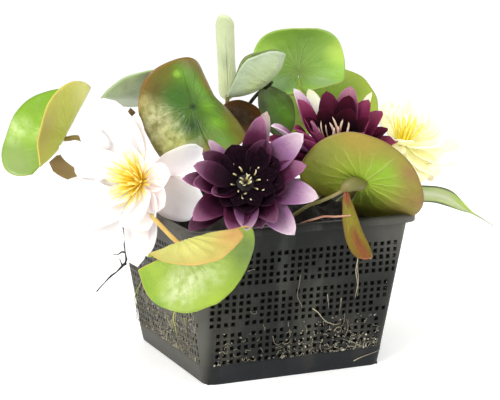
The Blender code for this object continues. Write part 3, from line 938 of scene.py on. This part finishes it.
# Every pad: its blade; its stalk as (root, points passed, radius or radii) and, where it
# doesn't meet the blade square on, the direction in which it arrives; the stalk's two colours;
# what the pad's finishes are called; and for its upper and its under face the colours of heart,
# middle, margin and veins with whatever else the finish takes.
LEAVES = {
    "folded_leaf_left": (
        Pad((-133, 94, 171), (-173, 40), 17, (50, 50), -1, notch=(26, 14),
            swell=((178, 16, -0.35), (140, 18, 0.08), (108, 22, -0.06), (-150, 30, -0.14)),
            folds=(47, 61), fold_radius=12),
        ((-60, 38), ((-84, 60, 137), (-111, 83, 164), (-121, 90, 170.5)), 2.3), "9a8a3c 84703a",
        "left_pad", "7c9a38 86ac28 80a82c a4c45c",
        dict(rough=0.25, coat=0.35,
             spots=((-70, 50, 70, "8ca05c", 90), (60, 60, 50, "76a01e", 80)),
             # painted highlights on the glossy upper face
             painted_highlights=((-10, 80, 40, "d8e8a0", 90), (-5, 40, 30, "cfe28c", 70))),
        "ccd648 d2d854 d8d65c e2e488",
        dict(edge="c8ac60", spots=((-40, -90, 70, "c4b656", 80), (80, -30, 60, "eeec8c", 90)))),
    "pale_leaf_left": (
        Pad((-67, 39, 209), (106, 67), -112, (38, 34), 10, folds=(27, 3), arch=7),
        ((-52, 46), (), 1.9), "7c7a3a 5c5426", "pale_pad", "a8bc80 aec096 a2b878 c0cfa6", {},
        "c2d2b0 bccca8 a8bc88 ccd8ba", {}),
    "bronze_leaf": (
        Pad((-58, -8, 204), (-97, 20), 14, (42, 44), -3, notch=(0.6, 0), folds=(-26, -56),
            swell=((135, 22, 0.12), (176, 20, -0.16), (100, 30, -0.06), (-76, 13, -0.2)),
            fold_radius=40, arch=4.5, wave=9, wave_turn=22, quilt=0.1, pucker=1.8,
            crinkle=(112, 45)),
        ((-40, 4), ((-41, -3, 164), (-47, -3, 177), (-52, -4, 188)), 2.3), "3c4a20 2a3018",
        "bronze_pad", "3a5c16 4c6a16 6c6018 5c7c28",
        dict(edge="84541e", rough=0.3, coat=0.2, veins=0.04, main=0.0, relief=0.0003,
             spots=((0, 90, 70, "78741e", 85), (50, 50, 40, "5a4a12", 80),
                    (70, 70, 30, "7c5a1c", 80), (25, 25, 45, "34601a", 90),
                    (65, -5, 35, "5c8c18", 90), (30, -30, 35, "609418", 90),
                    (-5, -30, 30, "6a9a18", 90), (-40, -32, 35, "6a9a1c", 95),
                    # The very dark spot at (-35, 10) is painted shade in the fold.
                    (-80, -25, 35, "548214", 90), (-35, 10, 30, "223c12", 95),
                    (95, -30, 40, "78621e", 90), (40, -62, 40, "846420", 90),
                    (-40, -80, 45, "746c1e", 90), (-70, 50, 45, "7c7c24", 90),
                    (0, 0, 10, "1c2810", 100)),
             # painted highlights on the crinkled lower left
             painted_highlights=((-5, 75, 60, "dcdca8", 90), (-50, 60, 50, "d0d488", 80),
                     (35, 90, 35, "bcae6a", 80), (66, 10, 10, "a4d048", 100))),
        "7a6a3c 7a5638 824c34 9a7a54", {}),
    "rolled_young_leaf": (
        Pad((-2, 56, 203), (67, 8), -2, (37, 20), 33.5, folds=(170, 170), fold_radius=6.6,
            swell=((32, 16, -0.08), (-32, 16, -0.08), (160, 22, -0.25), (-160, 22, -0.25)),
            arch=-2, frill=0.3, quilt=0.1),
        ((-14, 38), (), 2.0), "7c7a3a 5c5426", "young_pad", "74b024 90bc4c a9c87c c6dba0", {},
        "d0dca4 d8e0b4 ccd6a8 e4ead0",
        dict(veins=0.08,
             spots=((80, -10, 40, "b6c496", 80), (-20, -50, 30, "7cb42c", 95),
                    (0, 50, 40, "b4c48e", 70), (-30, -10, 40, "c2d094", 80)))),
    "sage_leaf": (
        Pad((14, 6, 220), (154, 46), 3, (34, 33), -4, folds=(84, 64), fold_radius=10, arch=22,
            swell=((0, 22, -0.2), (28, 16, 0.05), (-28, 16, 0.05)), quilt=0.1),
        ((2, 36), ((6, 52, 178), (8, 42, 192), (11, 27, 206)), 1.6, (-80, 40)), "3c4224 2c2a18",
        "sage_pad", "66762c 6c7e34 6e7e42 8a985c", {}, "b6c890 b8c89a b2c2a2 c8d6b2",
        dict(veins=0.08, spots=((60, 0, 40, "b4c2a2", 80), (-40, -30, 40, "bccc88", 70)))),
    "round_leaf_back": (
        Pad((53, 35, 224), (-88, 24), -15, (34, 40), 7, notch=(3, 3), folds=(-6, 9), arch=35,
            wave=6, wave_turn=5, swell=((142, 22, 0.14),), quilt=0.5),
        ((36, 43), (), 2.0), "7c7a3a 5c5426", "round_pad", "6e8a34 7ca042 90b84a 9ec066",
        dict(rough=0.3, coat=0.2, veins=0.25, main=0.3,
             spots=((70, -80, 45, "b4d054", 80), (30, 80, 50, "a0c454", 80),
                    (-40, -50, 50, "8aa072", 80), (-50, 40, 50, "78966a", 85),
                    (85, 0, 40, "7ca04c", 70), (-10, 0, 25, "6e8430", 80))),
        "93a95e 93a95e 9cae5c b4c482", {}),
    "lime_leaf_back": (
        Pad((94, 55, 195), (-106, 50), -107, (39, 36), 1, notch=(1, 1), folds=(10, 10), arch=-6,
            swell=((-124, 25, 0.75),)),
        ((60, 43), (), 1.9), "7c7a3a 5c5426", "lime_pad", "749818 809e1e 96aa38 a0b850",
        dict(veins=0.12, spots=((60, 0, 50, "9cac3c", 70),)), "a9b45c a9b45c a9ae54 c0c67c", {}),
    "dark_leaf": (
        Pad((24, 13, 194), (-73, 13), 20, (25, 21), 2, notch=(0, 0), folds=(12, 12), frill=0.8,
            swell=((-125, 40, -0.2), (-40, 40, -0.28))),
        ((20, 22), (), 1.6), "3c4220 4c5a24", "dark_pad", "548024 4e6c24 40501a 5e7e30",
        dict(veins=0.1, spots=((-30, -30, 50, "5c8e26", 70), (50, 70, 50, "2c3414", 90))),
        "4f6228 4a5a28 4a4a24 6f7c40", {}),
    "brown_leaf": (
        Pad((-8, 16, 190), (-86, 45), -122, (19, 17), 2, notch=(0, 0), folds=(15, 15), frill=0.5),
        ((-10, 18), (), 1.5), "3c3420 2c2418", "brown_pad", "30210f 3c2814 5a3818 4e3a22",
        dict(edge="9a6424", veins=0.1), "4a3020 4a2a1c 4a261c 6a4c38", {}),
    "broad_leaf_right": (
        Pad((46, -93, 151), (58, 42), 45, (40, 50), 2, notch=(4, 20), folds=(-6, 5),
            swell=((152, 22, 0.45), (100, 40, 0.05), (40, 30, -0.05), (-75, 35, -0.04),
                   (-135, 30, 0.07)),
            fold_radius=30, arch=10.5, wave=-7.5, wave_turn=20, quilt=0.4),
        ((-12, -64),
         ((4, -80, 132), (14, -88, 138), (27, -95, 145.5), (30.5, -97, 149), (35, -98, 151)),
         (1.4, 1.4, 1.4, 1.5, 4.8, 5.6, 4.4)),
        # The stalk's colours are darkened as painted shade on its shadowed knob.
        "6c6a38 8a8050", "broad_pad", "6f8a34 6f8a34 7c7434 93a454", {},
        "88a824 8c9832 8a8234 bec866",
        dict(edge="7e5c30", veins=0.35, main=0.7, relief=0.0003, reach=0.05,
             spots=((50, 10, 45, "88b02a", 85), (50, 85, 55, "8c6a3a", 90),
                    (85, 35, 40, "8c6640", 80), (75, -60, 60, "9c8434", 80),
                    (0, -90, 50, "7c8430", 70), (-50, -60, 40, "7c8c34", 70),
                    # The dark spot at (-35, 30), left of the stalk, is painted shade.
                    (0, 85, 50, "867640", 80), (-35, 30, 50, "4c5c1c", 85)))),
    "red_hanging_leaf": (
        Pad((27, -111, 129), (81, -47), -178, (38, 7.5), 14, folds=(17, 17), fold_radius=4,
            arch=-11.5, egg=0.45, frill=0.3),
        ((-4, -72), ((8, -99, 128), (18, -106, 129)), 0.8, (-20, 0)), "a0604c c49a80",
        "hanging_pad", "8a8a3a 96703a 904c34 a88a54", {}, "827c1c 7c7422 745c24 8c8034",
        dict(veins=0.1,
             spots=((120, 0, 120, "844630", 100), (80, 0, 80, "844630", 100),
                    (-70, 0, 60, "864428", 100), (-50, 0, 35, "864428", 100)))),
    "folded_leaf_front": (
        Pad((-105, -107, 116), (-91, -11), -76, (46, 55), 7, folds=(89, -2), fold_radius=8,
            swell=((176, 22, -0.3), (16, 7, -0.16), (-40, 25, -0.05), (-172, 14, -0.06)), arch=8,
            quilt=0.8, pucker=2.0, crinkle=(-105, 60)),
        ((-84, -8), ((-93, -12, 126), (-101, -30, 127), (-105, -72, 122)), 1.9), "d6c262 c9a04c",
        "front_pad", "a6bc50 98b23a 94b02e bccc7c",
        dict(rough=0.25, coat=0.25, veins=0.15, relief=0.0004,
             spots=((-90, -30, 50, "6e9a14", 95), (-60, -70, 30, "78a41c", 80),
                    (95, -30, 60, "67803a", 90), (30, -95, 50, "a4bc3c", 80)),
             # painted highlights on the crinkled lower half
             painted_highlights=((-10, -55, 60, "f0f4c8", 95), (35, -50, 50, "dce8a8", 80))),
        "c4c45e c2c064 c6b45a dcd68c",
        dict(edge="c89058", veins=0.15,
             spots=((80, 40, 60, "cc9a60", 90), (0, 50, 40, "d6d070", 80),
                    (-70, 60, 50, "a8b452", 80)))),
}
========
### Exercise prompt
Reproduce each line holding the word "finishes".

### Reply
The Blender code for this object continues. Write part 3, from line 938 of scene.py on. This part finishes it.
# what the pad's finishes are called; and for its upper and its under face the colours of heart,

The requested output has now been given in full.